Une conquête. « Va jouer dans ta chambre ! » sonne comme un appel à faire déguerpir un gamin fatigué et fatiguant. L’envoyer dans sa chambre est à la fois une (petite) punition et une reconnaissance de son autonomie. Ma chambre, c’est chez moi. C’est la seule porte où les parents, les frères et les soeurs frappent avant d’entrer, que j’ouvre et ferme selon mon bon plaisir. Sacrée pièce que celle-là. Elle est apparue au XVIIIe siècle, quand la notion d’individu ou de personne a éclos et fleuri. C’est un endroit presque politique. Une conquête du genre humain.
650 000 heures. C’est le temps moyen qu’une vie normale dédie à sa chambre. Cette pièce d’intimité arrive largement en tête des endroits fréquentés de la maison. Michelle Perrot vient de lui consacrer un livre épais comme un matelas de 400 pages (Histoire de chambres, aux éditions du Seuil).
Passionnante étude. Qu’on en juge : « Bien des chemins mènent à la chambre, le sommeil, l’amour, la méditation, Dieu, le sexe, la lecture, la réclusion, voulue ou subie. De l’accouchement à l’agonie, elle est le théâtre de l’existence, là où le corps dévêtu, nu, las, désirant, s’abandonne. On y passe plus de la moitié de sa vie, la plus charnelle, celle de l’insomnie, des pensées vagabondes, du rêve, fenêtre sur l’inconscient, sinon sur l’au-delà. »
Dans de sales draps.
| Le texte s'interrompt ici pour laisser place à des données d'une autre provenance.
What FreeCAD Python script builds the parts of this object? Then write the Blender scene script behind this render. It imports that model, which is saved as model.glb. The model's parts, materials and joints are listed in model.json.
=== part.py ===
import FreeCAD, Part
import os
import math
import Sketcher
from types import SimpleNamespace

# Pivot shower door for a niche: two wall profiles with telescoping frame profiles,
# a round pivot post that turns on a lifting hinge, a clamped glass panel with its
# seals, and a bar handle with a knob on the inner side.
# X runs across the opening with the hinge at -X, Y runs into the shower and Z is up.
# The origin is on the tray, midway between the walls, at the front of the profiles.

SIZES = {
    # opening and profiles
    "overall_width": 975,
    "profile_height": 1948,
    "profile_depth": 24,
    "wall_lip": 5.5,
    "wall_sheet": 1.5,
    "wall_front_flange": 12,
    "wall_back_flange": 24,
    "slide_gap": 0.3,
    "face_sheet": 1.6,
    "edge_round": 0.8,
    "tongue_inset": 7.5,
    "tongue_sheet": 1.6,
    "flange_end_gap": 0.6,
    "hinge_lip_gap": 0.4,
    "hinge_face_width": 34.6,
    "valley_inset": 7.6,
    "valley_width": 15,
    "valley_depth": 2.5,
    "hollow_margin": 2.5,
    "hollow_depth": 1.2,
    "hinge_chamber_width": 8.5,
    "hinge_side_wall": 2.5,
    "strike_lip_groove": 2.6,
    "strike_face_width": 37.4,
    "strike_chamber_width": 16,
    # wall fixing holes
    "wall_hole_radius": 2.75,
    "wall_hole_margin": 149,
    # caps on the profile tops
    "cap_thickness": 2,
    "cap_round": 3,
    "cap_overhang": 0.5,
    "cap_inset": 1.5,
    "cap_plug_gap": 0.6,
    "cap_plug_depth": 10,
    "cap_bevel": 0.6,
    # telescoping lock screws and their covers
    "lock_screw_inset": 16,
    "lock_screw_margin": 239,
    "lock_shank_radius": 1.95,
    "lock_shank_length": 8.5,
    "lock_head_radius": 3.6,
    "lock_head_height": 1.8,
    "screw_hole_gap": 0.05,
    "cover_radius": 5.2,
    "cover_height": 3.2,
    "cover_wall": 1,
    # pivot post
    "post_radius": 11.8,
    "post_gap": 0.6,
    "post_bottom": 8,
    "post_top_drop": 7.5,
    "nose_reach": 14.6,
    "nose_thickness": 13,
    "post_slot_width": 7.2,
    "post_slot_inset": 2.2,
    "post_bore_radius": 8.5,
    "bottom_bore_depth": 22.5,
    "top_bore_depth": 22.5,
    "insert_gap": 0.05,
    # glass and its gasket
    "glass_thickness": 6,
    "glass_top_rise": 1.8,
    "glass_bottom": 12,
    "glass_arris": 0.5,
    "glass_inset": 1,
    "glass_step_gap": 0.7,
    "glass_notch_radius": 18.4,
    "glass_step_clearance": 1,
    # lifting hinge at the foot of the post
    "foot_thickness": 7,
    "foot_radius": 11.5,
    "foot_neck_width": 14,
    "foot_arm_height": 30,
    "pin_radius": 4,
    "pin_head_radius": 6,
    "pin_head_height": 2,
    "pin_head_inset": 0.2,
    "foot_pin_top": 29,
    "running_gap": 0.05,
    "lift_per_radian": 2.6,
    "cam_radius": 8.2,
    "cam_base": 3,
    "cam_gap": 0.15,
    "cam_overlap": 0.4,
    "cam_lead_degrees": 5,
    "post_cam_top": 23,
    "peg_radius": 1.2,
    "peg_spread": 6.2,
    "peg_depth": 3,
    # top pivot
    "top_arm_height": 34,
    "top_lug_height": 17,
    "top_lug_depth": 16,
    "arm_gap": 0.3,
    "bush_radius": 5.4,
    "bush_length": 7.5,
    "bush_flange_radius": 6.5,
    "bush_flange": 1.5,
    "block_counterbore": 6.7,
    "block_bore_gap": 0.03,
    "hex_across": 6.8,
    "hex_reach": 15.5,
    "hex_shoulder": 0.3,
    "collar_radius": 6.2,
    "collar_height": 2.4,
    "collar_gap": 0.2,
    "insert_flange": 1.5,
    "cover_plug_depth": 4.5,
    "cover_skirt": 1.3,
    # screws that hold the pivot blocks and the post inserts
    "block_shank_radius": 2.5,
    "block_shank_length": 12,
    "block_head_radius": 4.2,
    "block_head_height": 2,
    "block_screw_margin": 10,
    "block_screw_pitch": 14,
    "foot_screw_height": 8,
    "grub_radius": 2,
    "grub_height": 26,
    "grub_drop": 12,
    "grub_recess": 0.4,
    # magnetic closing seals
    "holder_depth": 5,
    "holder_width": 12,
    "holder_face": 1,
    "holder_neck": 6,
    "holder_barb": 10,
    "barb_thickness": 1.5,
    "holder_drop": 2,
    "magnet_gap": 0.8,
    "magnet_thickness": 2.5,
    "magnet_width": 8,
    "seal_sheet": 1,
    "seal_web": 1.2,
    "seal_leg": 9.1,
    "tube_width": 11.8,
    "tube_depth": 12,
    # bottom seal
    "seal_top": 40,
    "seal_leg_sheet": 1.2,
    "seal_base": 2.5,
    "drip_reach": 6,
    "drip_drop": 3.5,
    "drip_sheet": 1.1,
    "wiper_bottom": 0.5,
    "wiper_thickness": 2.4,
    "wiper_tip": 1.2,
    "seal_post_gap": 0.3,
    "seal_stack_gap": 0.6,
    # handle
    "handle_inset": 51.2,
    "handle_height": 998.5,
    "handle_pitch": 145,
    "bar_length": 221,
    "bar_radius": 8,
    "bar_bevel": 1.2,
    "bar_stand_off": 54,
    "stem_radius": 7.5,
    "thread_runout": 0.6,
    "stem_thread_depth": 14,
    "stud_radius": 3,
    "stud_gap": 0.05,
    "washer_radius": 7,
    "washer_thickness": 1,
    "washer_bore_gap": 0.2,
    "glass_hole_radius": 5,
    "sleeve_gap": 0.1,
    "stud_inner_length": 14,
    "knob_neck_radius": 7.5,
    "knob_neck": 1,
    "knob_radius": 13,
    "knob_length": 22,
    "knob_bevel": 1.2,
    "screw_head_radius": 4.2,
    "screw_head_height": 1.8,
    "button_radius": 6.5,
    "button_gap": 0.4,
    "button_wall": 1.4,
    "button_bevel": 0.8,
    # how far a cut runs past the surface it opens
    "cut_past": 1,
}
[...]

Ce tout petit espace si important change à vitesse grand « V ». Nos chambres contemporaines deviennent doucement des lieux de vie. Et l’électronique y fait, comme partout, son entrée. 57 % des Français de 18 à 55 ans ont une télé dans la chambre. 60 % des 25-35 ans branchent un ordinateur, une télévision et un téléphone portable près de leur lit. Ce qui n’est pas la meilleure manière de trouver le sommeil. Pianoter des boutons empêche de compter les moutons.
Ma mienne. La « piaule », la turne, la carrée est la tanière de l’adolescent. Il y écoute sa musique, décore les murs à sa façon, fait le désespoir de sa pauvre mère, s’y construit. Dans de nombreux foyers français, l’adolescence est ce moment où de la place est dégagée pour offrir sa chambre au grand frère ou à la grande soeur. Et longtemps après que les jeunes ont quitté la maison familiale pour voler de leurs propres ailes, ils passent dans « leur » chambre, histoire de constater que leurs souvenirs y sont bien rangés. Plus qu’un lit, une armoire et une lampe de chevet, ils y ont entassé de l’immatériel précieux. Obtenir sa chambre à soi est un rite initiatique.
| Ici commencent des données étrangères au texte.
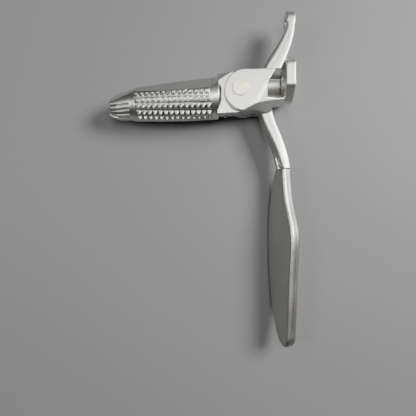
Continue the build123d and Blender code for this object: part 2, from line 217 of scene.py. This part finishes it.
def plain_metal(name, tone, stain, roughness):
    """Small hardware: plated or oiled steel, bronze."""
    finish, tree, shader, where = new_finish(name)
    shader.inputs["Metallic"].default_value = 1.0
    age = noise(tree, where, 400.0, 4.0, 0.6)
    body = mix(tree, ramp(tree, age, (0.4, 0.0), (0.66, 1.0)), tone, stain)
    sheen = roughness + (age - 0.5) * 0.3
    bump = raised(tree, age, 0.3, PATINA_DEPTH)
    connect(tree, shader, Base_Color=body, Roughness=sheen, Normal=bump)
    return finish


blasted_hanger = cast_metal(
    "blasted_hanger", (0.70, 0.695, 0.665, 1), (0.10, 0.095, 0.08, 1), (0.90, 0.89, 0.87, 1), 0.40
)
# Painted shade: the heel plate is the same cast aluminium as the hanger, given a darker tone because
# its leaning face lies in shade.
shade_darkened_plate = cast_metal(
    "shade_darkened_plate", (0.50, 0.495, 0.475, 1), (0.12, 0.11, 0.09, 1), (0.80, 0.79, 0.77, 1), 0.37
)
blasted_peg = cast_metal(
    "blasted_peg", (0.68, 0.675, 0.65, 1), (0.08, 0.075, 0.065, 1), (0.95, 0.94, 0.92, 1), 0.34
)
pin_metal = turned_metal(
    "pin_metal", (0.97, 0.89, 0.68, 1), (0.80, 0.70, 0.48, 1), 0.36, PIN
)
# Painted shade: the parting-line threads are cast metal, coloured near black for the shade along the
# seam.
seam_shade_metal = plain_metal("seam_shade_metal", (0.10, 0.097, 0.09, 1), (0.05, 0.05, 0.045, 1), 0.5)
zinc_metal = plain_metal("zinc_metal", (0.62, 0.63, 0.64, 1), (0.42, 0.42, 0.41, 1), 0.34)
oiled_metal = plain_metal("oiled_metal", (0.16, 0.16, 0.17, 1), (0.08, 0.075, 0.07, 1), 0.36)
bronze_metal = plain_metal("bronze_metal", (0.60, 0.42, 0.22, 1), (0.36, 0.24, 0.12, 1), 0.4)
copper_metal = plain_metal("copper_metal", (0.24, 0.10, 0.07, 1), (0.12, 0.06, 0.045, 1), 0.42)
ball_metal = plain_metal("ball_metal", (0.86, 0.86, 0.87, 1), (0.78, 0.78, 0.78, 1), 0.12)

FINISHES = {
    "hanger": blasted_hanger,
    "heel_plate": shade_darkened_plate,
    "heel_plate_screws": zinc_metal,
    "foot_peg": blasted_peg,
    "hinge_pin": pin_metal,
    "pin_washer": zinc_metal,
    "pin_circlip": oiled_metal,
    "peg_bush_lower": bronze_metal,
    "peg_bush_upper": bronze_metal,
    "wave_washer": oiled_metal,
    "detent_plate": copper_metal,
    "detent_ball": ball_metal,
    "detent_spring": oiled_metal,
    "plug_ball": ball_metal,
}


def give_finish(piece, finish):
    piece.data.materials.clear()
    piece.data.materials.append(finish)


for name, finish in FINISHES.items():
    give_finish(nodes[name], finish)


# ---------------------------------------------------------------- pieces
def take(piece):
    """Selects this piece alone."""
    bpy.ops.object.select_all(action="DESELECT")
    piece.select_set(True)
    bpy.context.view_layer.objects.active = piece


def put_on(piece, name):
    """The piece moves with the CAD node's body."""
    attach(piece, nodes[name]["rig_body"])


def casting(name, rounds, **skin):
    """The CAD casting with an even skin and the soft corners that a mould leaves."""
    piece = bpy.data.objects.new(f"{name}_casting", nodes[name].data.copy())
    bpy.context.scene.collection.objects.link(piece)
    take(piece)
    bpy.ops.object.mode_set(mode="EDIT")
    bpy.ops.mesh.select_all(action="SELECT")
    bpy.ops.mesh.remove_doubles(threshold=1e-6)
    bpy.ops.object.mode_set(mode="OBJECT")
    remesh = piece.modifiers.new("skin", "REMESH")
    for key, value in skin.items():
        setattr(remesh, key, value)
    bpy.ops.object.modifier_apply(modifier=remesh.name)
    soften = piece.modifiers.new("soften", "SMOOTH")
    soften.factor = 0.5
    soften.iterations = rounds
    bpy.ops.object.modifier_apply(modifier=soften.name)
    bpy.ops.object.shade_smooth()
    give_finish(piece, FINISHES[name])
    put_on(piece, name)
    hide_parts(name)


casting("hanger", 5, mode="VOXEL", voxel_size=0.42 * MM)
casting("heel_plate", 4, mode="VOXEL", voxel_size=0.45 * MM)
casting("foot_peg", 1, mode="SHARP", octree_depth=8, scale=0.95)


THREAD_RADIUS = 0.17 * MM
STEPS_PER_SPAN = 8
CLEAR_OF_TOP = 60.0  # height from which the castings are felt for, in millimetres


def parting_line(name, host, spots):
    """The mould's parting line: a fine raised thread along a casting's crest, seen from above."""
    skin = bpy.data.objects[f"{host}_casting"]
    line = bpy.data.curves.new(name, "CURVE")
    line.dimensions = "3D"
    line.bevel_depth = THREAD_RADIUS
    line.bevel_resolution = 1
    line.use_fill_caps = True
    places = []
    for (x0, y0), (x1, y1) in zip(spots, spots[1:]):
        for step in range(STEPS_PER_SPAN):
            share = step / STEPS_PER_SPAN
            spot = Vector((x0 + (x1 - x0) * share, y0 + (y1 - y0) * share, CLEAR_OF_TOP))
            above = PIN + spot * MM
            found, place, _, _ = skin.ray_cast(above, Vector((0, 0, -1)))
            if found:
                places.append(place)
    spline = line.splines.new("POLY")
    spline.points.add(len(places) - 1)
    for point, place in zip(spline.points, places):
        point.co = (*place, 1.0)
    thread = bpy.data.objects.new(name, line)
    bpy.context.scene.collection.objects.link(thread)
    take(thread)
    bpy.ops.object.convert(target="MESH")
    # Painted shade: the thread gets the near-black seam colour.
    give_finish(thread, seam_shade_metal)
    put_on(thread, host)


# Lines on the crests, each as places from the pin, in millimetres
UPPER_CREST = [(21.0, 14.5), (25.0, 19.0), (29.6, 27.7), (32.4, 34.2), (34.2, 40.5)]
LOWER_CREST = [(20.2, -16.5), (22.6, -22.5), (26.2, -31.0), (29.8, -40.0), (33.0, -52.5)]
PLATE_CREST = [
    (34.0, -56.0),
    (34.6, -68.0),
    (36.0, -80.0),
    (37.9, -91.0),
    (39.2, -101.0),
    (39.0, -112.0),
    (38.4, -131.5),
    (37.7, -152.0),
    (36.9, -171.0),
]
parting_line("upper_parting_line", "hanger", UPPER_CREST)
parting_line("lower_parting_line", "hanger", LOWER_CREST)
parting_line("plate_parting_line", "heel_plate", PLATE_CREST)

# ---------------------------------------------------------------- floor, light, camera
FLOOR_SIZE = 6.0
bpy.ops.mesh.primitive_plane_add(size=FLOOR_SIZE, location=(0, 0, FLOOR))
floor = bpy.context.object
floor.name = "floor"
floor_finish, floor_tree, floor_shader, floor_where = new_finish("floor_finish")
floor_shader.inputs["Base Color"].default_value = (0.15, 0.15, 0.15, 1)
floor_shader.inputs["Roughness"].default_value = 0.6
give_finish(floor, floor_finish)


def softbox(name, place, target, size, power):
    """A soft rectangular lamp that faces its target."""
    data = bpy.data.lights.new(name, "AREA")
    data.shape = "RECTANGLE"
    data.size, data.size_y = size
    data.energy = power
    lamp = bpy.data.objects.new(name, data)
    lamp.location = place
    aim = Vector(target) - Vector(place)
    lamp.rotation_euler = aim.to_track_quat("-Z", "Y").to_euler()
    bpy.context.scene.collection.objects.link(lamp)


middle = Vector((-60.1, -90.0, 0.0)) * MM
softbox("key", middle + Vector((0.95, 0.45, 0.9)), middle, (0.6, 0.5), 36.0)
softbox("top", middle + Vector((0.1, 0.15, 1.3)), middle, (0.5, 0.5), 7.5)
softbox("west", middle + Vector((-0.85, 0.1, 1.0)), middle, (0.4, 0.4), 5.0)

world = bpy.data.worlds.new("studio")
world.use_nodes = True
world.node_tree.nodes["Background"].inputs["Color"].default_value = (0.9, 0.93, 1.0, 1)
world.node_tree.nodes["Background"].inputs["Strength"].default_value = 0.04
bpy.context.scene.world = world

EYE_HEIGHT = 299.5 * MM
camera_data = bpy.data.cameras.new("camera")
camera_data.sensor_width = 36.0
camera_data.lens = 36.09
camera_data.clip_start = 0.01
camera = bpy.data.objects.new("camera", camera_data)
camera.location = (middle.x, middle.y, EYE_HEIGHT)
camera.rotation_euler = (0, 0, 0)
bpy.context.scene.collection.objects.link(camera)
bpy.context.scene.camera = camera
Durée de vie. L’espérance de vie d’une chambre en France est d’environ dix ans. Ça tombe bien : c’est la longévité d’un lit où, chaque nuit, l’on s’acquitte de quarante mouvements, soit 150 000 mouvements en 30 000 heures d’utilisation.
Mais l’erreur serait d’assimiler la chambre à son lit : elle est bien davantage que cela. D’abord, un Français sur cinq souffre d’insomnie. On tourne en rond, on réfléchit, on rêvasse. Et surtout : on lit. Huit Français sur dix ont un bouquin tout près de leur coucher. Les yeux travaillent avant de fermer leurs paupières. C’est même, disent des spécialistes, le meilleur chemin vers le sommeil. (Ouest France-25.09.09.)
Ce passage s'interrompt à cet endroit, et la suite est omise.